Paper detail

Hilbert and Poincare problems for semi-linear equations in domains with rectifiable boundaries

In the last paper \cite{R7}, it was studied Hilbert, Poincare and Neumann boundary-value problems with arbitrary measurable data for generalized analytic functions and generalized harmonic functions with applications to the relevant problems of mathematical physics. The present paper is devoted to the study of the boundary-value problems with arbitrary measurable boundary data in domains with rectifiable boundaries for the corresponding semi-linear equations with suitable nonlinear sources. For this purpose, here it is constructed completely continuous operators generating nonclassical solutions of the Hilbert and Poincare boundary-value problems with arbitrary measurable data for the Vekua type equations and the Poisson equations, respectively. On this base, it is first proved the existence of solutions of the Hilbert boundary-value problem with arbitrary measurable data in any domains with rectifiable boundaries for the nonlinear equations of the Vekua type.
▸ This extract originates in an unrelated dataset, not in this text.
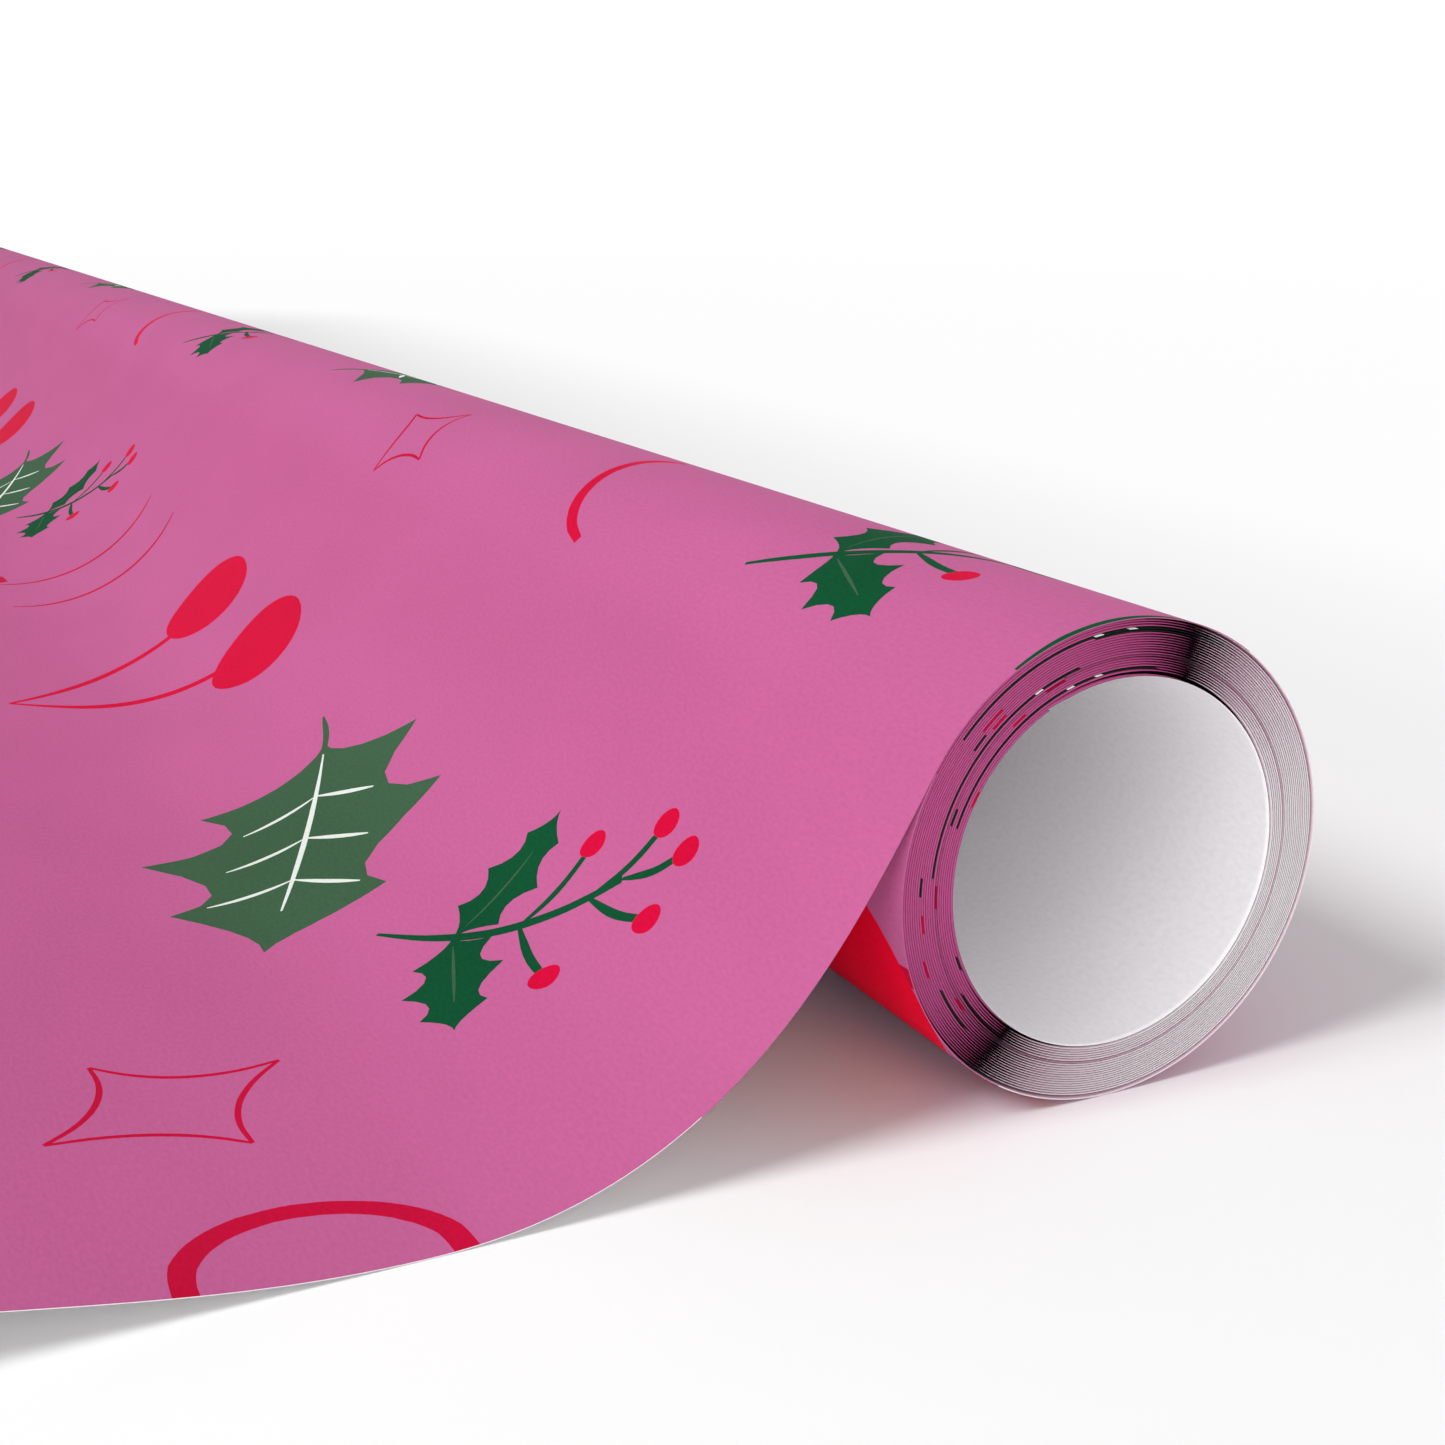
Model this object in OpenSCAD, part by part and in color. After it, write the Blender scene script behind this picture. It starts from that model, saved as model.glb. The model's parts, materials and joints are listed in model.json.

It is necessary to note that our approach is based on the geometric interpretation of boundary values as angular (along nontangential path) limits in comparison with the classical variational approach in PDE. The latter makes it is also possible to obtain the theorem on the existence of nonclassical solutions of the Poincare boundary-value problem on the directional derivatives and, in particular, of the Neumann problem with arbitrary measurable data to the Poisson equations with nonlinear sources in Jordan domains with rectifiable boundaries. As consequences, then it is given a series of applications of this theorem to some problems of mathematical physics describing, for instance, such phenomena as physical and chemical absorption with diffusion, plasma states, stationary burning etc.